Sometimes you think to yourself "Bordel, j'aimerais rester mes pattes." (Translation: "Bordello, I would like to rest my paws!" - nothing like television to really improve one's colloquial French) but there is no bench in sight. Not for metres and metres and metres. Eventually you see a nice outcropping of beton, a little concrete ledge in front of the bank. It swims into sight like an oasis. You push off for it, lurching slightly, your brain feverish with the longing to freakin' sit down for a sec and not have to pay five bucks for a coffee to do so. But as you get closer, you see that the bank has anticipated this lawless longing, this anti-establishmentarian impulse to perch, this downright non-capitalist, non-enriching-of-anyone activity of unpaid for ass-sitting, and they have thwarted you. OH YES:They have thwarted you BY INSTALLING STEEL SPIKES INTENDED TO PIERCE YOUR LAZY TOURISTIC ASS. Spikes which clearly serve no security or anti-pigeon function: they are purely anti-cul, anti-fesses, anti-pause. It is a remarkable piece of fuckyouery.

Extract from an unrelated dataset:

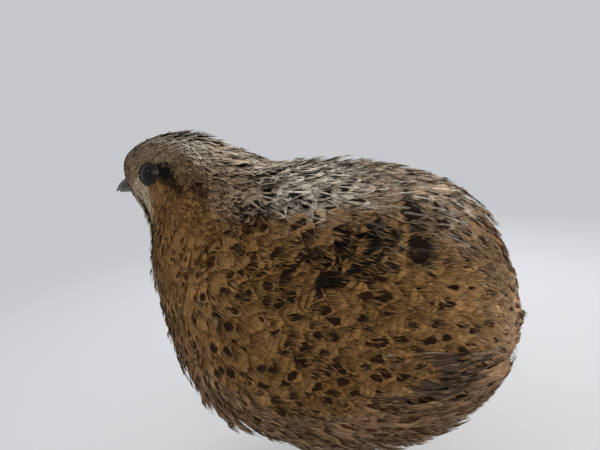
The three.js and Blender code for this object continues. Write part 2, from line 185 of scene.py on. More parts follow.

I stand there and laugh at the spikes, because that is the option I prefer in public places, with the other option being: cry. Then I notice that someone has written a note pointing to the spikes in French (proof perhaps that the French occasionally also like to rest their fucking cyborg legs) reading: LCL Vous Aime. Le Credit Lyonnaise loves you!

Yeah, they love you like a sadist loves his gimp. They love you like a cranky old man loves his gout and the kids on his lawn. They love you like this lady loves pretty, happy girls:


This is a bunch of people waiting for the 38 to come to the Place St Michel. This lady? Pure evil. A very pretty young girl who also waiting for the bus was talking on the phone to a friend of hers, and when the pretty, vivacious girl said that she'd had a really wonderful day, a super day, this crone spun around and gave her the most venomous, hateful, spiteful look I think I've ever seen one stranger give another. Took my breath away! Let me never be a bitter old woman wot dies her hair red and gives the evil eye to happy girls. What a witch. Good news is that the girl's public armor is formidable - if she even noticed, I couldn't tell.
Eventually got my ragged, busted paws back in the Marais and seriously, I love this neighborhood. I love my neighborhood with its sweet, superfriendly gay men and their adorable babies and kids and their adorable dogs, and its beautiful little shops and pretty lights, and all the funky kids rocking their personalities with actually individual senses of style (minus a few typical goths wandering around glowering at people, which I find cute like growling puppies, but I try to look appropriately impressed - they try so hard!). I love it so much I nearly melted from the relief that washed over me when I rounded the corner that brought me back into the Place des Arts et Metiers. I felt better. It was like magical gay feng shui. No matter how bad a day goes in the middle, it starts and ends here, and that truly does make it all better. It truly does. I stopped at Tiny Franprix for a bottle of wine and ended up with a bottle of wine, a box of muesli, two little jars of apricot clafouti, 12 liters of water, and a whole pineapple.
The 5 day supply of water weighed about four tons more while carrying up the stairs than it did in the store. (It actually weighed 26 pounds). It took a semi-Herculean effort to buy the muesli, which was very nearly the only cereal NOT made out of chocolate, or with chocolate, or with chocolate chunks/sprinkles/etc in it. I love chocolate and all, but that much sugar in the morning just makes me Captain Bitchcakes of the USS Crankypants by noon.
The vitamin monster possessed me to make me buy the whole pineapple, which I never do, but I will probably eat it whole, spines and all, while in some kind of trance, like what happened with the red pepper. I need to buy some actual vitamins. I almost spent 10 euros on a smoothie today at La Vie en Fruits. It's like being David Banner except with a fondness for produce instead of mayhem. HULK EAT FRUIT!
Am now sitting on couch inhaling one of the litres of Evian (more than half gone in less than a minute) and munching peanuts and gnawing on a sandwich de campagne which I had to convince the guy to sell me on account of the bread looks like it's made from gravel. YUM. And I am fervently hoping to be asleep by midnight tonight. Last night I didn't sack out til nearly 4, and that was with the help of the last Halcion.